— Your task —
Print verbatim the opening line of the material and every subsequent line through the one containing "overshoot = 1.0".

— Information provided —
★ ★ ★ ★

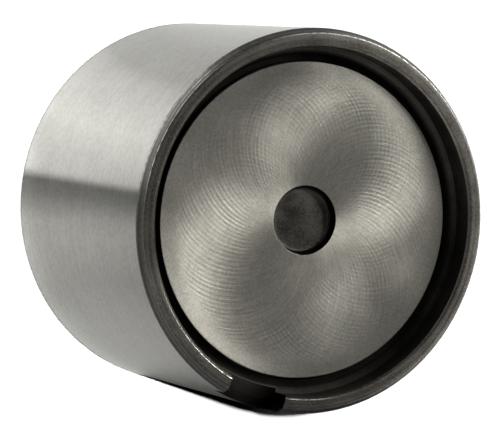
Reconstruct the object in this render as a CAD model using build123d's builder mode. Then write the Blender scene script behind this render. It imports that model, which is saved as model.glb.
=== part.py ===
from build123d import *
import os

# Valve lifter of the bucket kind, for an overhead camshaft. It is one forged, hardened and
# ground piece. An adjusting shim lies in the recess of its closed head, the camshaft pushes
# on that shim, and the pad inside the head pushes on the valve's tip.
# Z is the bucket's axis, with zero at the open end of the skirt and the head on top.
# The slot that frees the shim points to -Y. Sizes are in millimetres.

# Barrel, ground to run in the cylinder head
barrel_diameter = 31.0
overall_height = 25.0
head_chamfer_radial = 0.38
head_chamfer_axial = 0.66
mouth_edge_radius = 0.4

# Recess that holds the adjusting shim, inside a thin rim
rim_wall = 1.45
recess_depth = 2.05
recess_edge_break = 0.2

# Turned relief between the ground seat and the wall of the recess
relief_width = 1.3
relief_depth = 0.5
relief_step_run = 0.1
relief_flank_run = 0.7
relief_corner_radius = 0.15

# Round mark left by the forging punch in the middle of the seat
dimple_diameter = 5.6
dimple_depth = 0.8
dimple_wall_taper = 12.0
dimple_floor_radius = 0.25

# Slot through the rim, where a pick lifts the shim out
slot_width = 5.1
slot_floor_drop = 0.25

# Hollow skirt, which clears the valve spring's retainer
skirt_wall = 2.0
skirt_mouth_chamfer = 0.5
crown_thickness = 3.0
crown_corner_radius = 2.5

# Pad under the crown, ground flat for the valve's tip
pad_diameter = 10.0
pad_projection = 2.5
pad_root_radius = 1.5
pad_edge_chamfer = 0.4

# Cutting sections run past the ends of the metal by this much
overshoot = 1.0

# Radii and levels that follow from the sizes above
barrel_radius = barrel_diameter / 2
recess_radius = barrel_radius - rim_wall
seat_radius = recess_radius - relief_width
relief_step_radius = seat_radius + relief_step_run
relief_flank_radius = recess_radius - relief_flank_run
skirt_radius = barrel_radius - skirt_wall
pad_radius = pad_diameter / 2
seat_z = overall_height - recess_depth
relief_z = seat_z - relief_depth
slot_floor_z = seat_z - slot_floor_drop
crown_z = seat_z - crown_thickness
pad_z = crown_z - pad_projection
pad_side = pad_projection - pad_edge_chamfer

with BuildPart() as lifter_body:
    # Solid barrel, with a steep chamfer round its head and a rounded lower edge
    with BuildSketch(Plane.XZ) as blank_section:
        with BuildLine():
            Polyline(
                (0, 0),
                (barrel_radius, 0),
                (barrel_radius, overall_height - head_chamfer_axial),
                (barrel_radius - head_chamfer_radial, overall_height),
                (0, overall_height),
                close=True,
            )
        make_face()
        mouth_corner = blank_section.vertices().group_by(Axis.Y)[0].sort_by(Axis.X)[-1]
        fillet(mouth_corner, radius=mouth_edge_radius)
    revolve(axis=Axis.Z)

    # Forged hollow of the skirt, which leaves the pad standing under the crown
    with BuildSketch(Plane.XZ) as hollow_section:
        with BuildLine():
            Polyline(
                (0, -overshoot),
                (skirt_radius + skirt_mouth_chamfer, -overshoot),
                (skirt_radius + skirt_mouth_chamfer, 0),
                (skirt_radius, skirt_mouth_chamfer),
                (skirt_radius, crown_z),
                (pad_radius, crown_z),
                (pad_radius, pad_z),
                (0, pad_z),
                close=True,
            )
        make_face()
        crown_corners = hollow_section.vertices().group_by(Axis.Y)[-1].sort_by(Axis.X)
        fillet(crown_corners[0], radius=min(pad_root_radius, 0.9 * pad_side))
        crown_corners = hollow_section.vertices().group_by(Axis.Y)[-1].sort_by(Axis.X)
        fillet(crown_corners[-1], radius=crown_corner_radius)
        pad_corner = hollow_section.vertices().group_by(Axis.X)[1].sort_by(Axis.Y)[0]
        chamfer(pad_corner, length=pad_edge_chamfer)
    revolve(axis=Axis.Z, mode=Mode.SUBTRACT)

    # Shim recess: ground seat, relief groove, wall and broken upper edge
    with BuildSketch(Plane.XZ) as recess_section:
        with BuildLine():
            Polyline(
                (0, seat_z),
                (seat_radius, seat_z),
                (relief_step_radius, relief_z),
                (relief_flank_radius, relief_z),
                (recess_radius, seat_z),
                (recess_radius, overall_height - recess_edge_break),
                (recess_radius + recess_edge_break, overall_height),
                (recess_radius + recess_edge_break, overall_height + overshoot),
                (0, overall_height + overshoot),
                close=True,
            )
        make_face()
        fillet(recess_section.vertices().group_by(Axis.Y)[0], radius=relief_corner_radius)
    revolve(axis=Axis.Z, mode=Mode.SUBTRACT)

    # Punch mark, with a drafted wall and a flat floor
    with BuildSketch(Plane.XY.offset(seat_z)):
        Circle(dimple_diameter / 2)
    extrude(amount=-dimple_depth, taper=dimple_wall_taper, mode=Mode.SUBTRACT)
    dimple_floor_edge = (
        lifter_body.edges()
        .filter_by(GeomType.CIRCLE)
        .filter_by_position(Axis.Z, seat_z - dimple_depth, seat_z - dimple_depth)
    )
    fillet(dimple_floor_edge, radius=dimple_floor_radius)

    # Slot milled through the rim, from the relief groove to the outside
    with BuildSketch(Plane.XY.offset(slot_floor_z)):
        with Locations((0, -relief_flank_radius)):
            slot_length = barrel_radius - relief_flank_radius + overshoot
            Rectangle(slot_width, slot_length, align=(Align.CENTER, Align.MAX))
    extrude(amount=overall_height - slot_floor_z + overshoot, mode=Mode.SUBTRACT)

lifter_body.part.label = "lifter_body"

os.makedirs("parts", exist_ok=True)
export_step(lifter_body.part, "parts/lifter_body.step")
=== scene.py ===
import math

import bpy
from mathutils import Matrix, Vector


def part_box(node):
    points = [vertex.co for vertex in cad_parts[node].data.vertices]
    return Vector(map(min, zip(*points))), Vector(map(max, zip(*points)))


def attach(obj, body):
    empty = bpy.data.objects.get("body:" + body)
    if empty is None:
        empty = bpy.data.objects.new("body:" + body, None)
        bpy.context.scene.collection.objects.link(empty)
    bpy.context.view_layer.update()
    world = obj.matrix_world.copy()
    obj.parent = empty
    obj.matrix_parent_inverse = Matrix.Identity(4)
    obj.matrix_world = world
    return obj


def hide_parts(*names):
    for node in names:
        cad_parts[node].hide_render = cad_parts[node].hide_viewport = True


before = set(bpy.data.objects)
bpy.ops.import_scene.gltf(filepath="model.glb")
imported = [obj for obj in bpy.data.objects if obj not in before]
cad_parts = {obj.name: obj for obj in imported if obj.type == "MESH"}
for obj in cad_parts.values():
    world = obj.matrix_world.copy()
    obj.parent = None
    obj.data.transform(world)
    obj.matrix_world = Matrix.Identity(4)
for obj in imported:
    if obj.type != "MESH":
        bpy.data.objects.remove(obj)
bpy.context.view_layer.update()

# Valve lifter of the bucket kind. It stands on its open end at zero, Z is its axis, and the
# slot in its rim points to -Y. Azimuths are in degrees from +X towards +Y.
# Sizes are in metres. The barrel's and the height come from the frame.
MM = 0.001
high_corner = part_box("lifter_body")[1]
BARREL_RADIUS = high_corner.x
HEIGHT = high_corner.z

RIM_WALL = 1.45 * MM
RECESS_DEPTH = 2.05 * MM
RECESS_EDGE_BREAK = 0.2 * MM
HEAD_CHAMFER_RADIAL = 0.38 * MM
HEAD_CHAMFER_AXIAL = 0.66 * MM
MOUTH_EDGE_RADIUS = 0.4 * MM

RELIEF_WIDTH = 1.3 * MM
RELIEF_DEPTH = 0.5 * MM
RELIEF_STEP_RUN = 0.1 * MM
RELIEF_FLANK_RUN = 0.7 * MM
RELIEF_CORNER_RADIUS = 0.15 * MM

DIMPLE_RADIUS = 2.8 * MM
DIMPLE_DEPTH = 0.8 * MM
DIMPLE_WALL_RUN = DIMPLE_DEPTH * math.tan(math.radians(12.0))
DIMPLE_FLOOR_RADIUS = 0.25 * MM

SLOT_WIDTH = 5.1 * MM
SLOT_FLOOR_DROP = 0.25 * MM

SKIRT_WALL = 2.0 * MM
SKIRT_MOUTH_CHAMFER = 0.5 * MM
CROWN_THICKNESS = 3.0 * MM
CROWN_CORNER_RADIUS = 2.5 * MM
PAD_RADIUS = 5.0 * MM
PAD_PROJECTION = 2.5 * MM
PAD_ROOT_RADIUS = 1.5 * MM
PAD_EDGE_CHAMFER = 0.4 * MM

RECESS_RADIUS = BARREL_RADIUS - RIM_WALL
SEAT_RADIUS = RECESS_RADIUS - RELIEF_WIDTH
SKIRT_RADIUS = BARREL_RADIUS - SKIRT_WALL
CHAMFER_TOP_RADIUS = BARREL_RADIUS - HEAD_CHAMFER_RADIAL
SEAT_Z = HEIGHT - RECESS_DEPTH
RELIEF_Z = SEAT_Z - RELIEF_DEPTH
SLOT_FLOOR_Z = SEAT_Z - SLOT_FLOOR_DROP
CROWN_Z = SEAT_Z - CROWN_THICKNESS
PAD_Z = CROWN_Z - PAD_PROJECTION

# Edges as wear and tumbling leave them
SHARP_EDGE = 0.03 * MM
LAPPED_EDGE = 0.06 * MM
RIM_OUTER_EDGE = 0.07 * MM
RIM_INNER_EDGE = 0.28 * MM

# Two small dents: on the rim's inner edge and on the seat's edge
RIM_NICK = {"azimuth": 186.25, "radius": RECESS_RADIUS + 0.16 * MM, "height": HEIGHT, "size": 0.17 * MM}
SEAT_DING = {"azimuth": 32.25, "radius": SEAT_RADIUS, "height": SEAT_Z, "size": 0.13 * MM}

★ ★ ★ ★

— Response to this task —
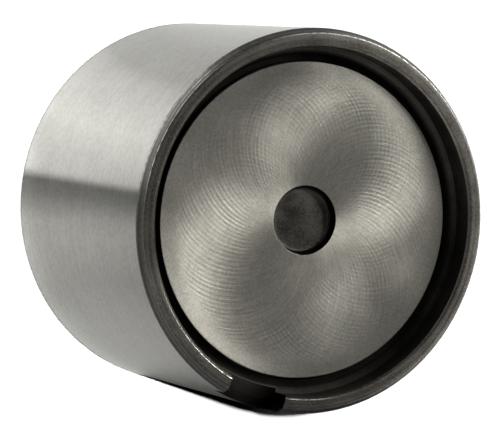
Reconstruct the object in this render as a CAD model using build123d's builder mode. Then write the Blender scene script behind this render. It imports that model, which is saved as model.glb.
=== part.py ===
from build123d import *
import os

# Valve lifter of the bucket kind, for an overhead camshaft. It is one forged, hardened and
# ground piece. An adjusting shim lies in the recess of its closed head, the camshaft pushes
# on that shim, and the pad inside the head pushes on the valve's tip.
# Z is the bucket's axis, with zero at the open end of the skirt and the head on top.
# The slot that frees the shim points to -Y. Sizes are in millimetres.

# Barrel, ground to run in the cylinder head
barrel_diameter = 31.0
overall_height = 25.0
head_chamfer_radial = 0.38
head_chamfer_axial = 0.66
mouth_edge_radius = 0.4

# Recess that holds the adjusting shim, inside a thin rim
rim_wall = 1.45
recess_depth = 2.05
recess_edge_break = 0.2

# Turned relief between the ground seat and the wall of the recess
relief_width = 1.3
relief_depth = 0.5
relief_step_run = 0.1
relief_flank_run = 0.7
relief_corner_radius = 0.15

# Round mark left by the forging punch in the middle of the seat
dimple_diameter = 5.6
dimple_depth = 0.8
dimple_wall_taper = 12.0
dimple_floor_radius = 0.25

# Slot through the rim, where a pick lifts the shim out
slot_width = 5.1
slot_floor_drop = 0.25

# Hollow skirt, which clears the valve spring's retainer
skirt_wall = 2.0
skirt_mouth_chamfer = 0.5
crown_thickness = 3.0
crown_corner_radius = 2.5

# Pad under the crown, ground flat for the valve's tip
pad_diameter = 10.0
pad_projection = 2.5
pad_root_radius = 1.5
pad_edge_chamfer = 0.4

# Cutting sections run past the ends of the metal by this much
overshoot = 1.0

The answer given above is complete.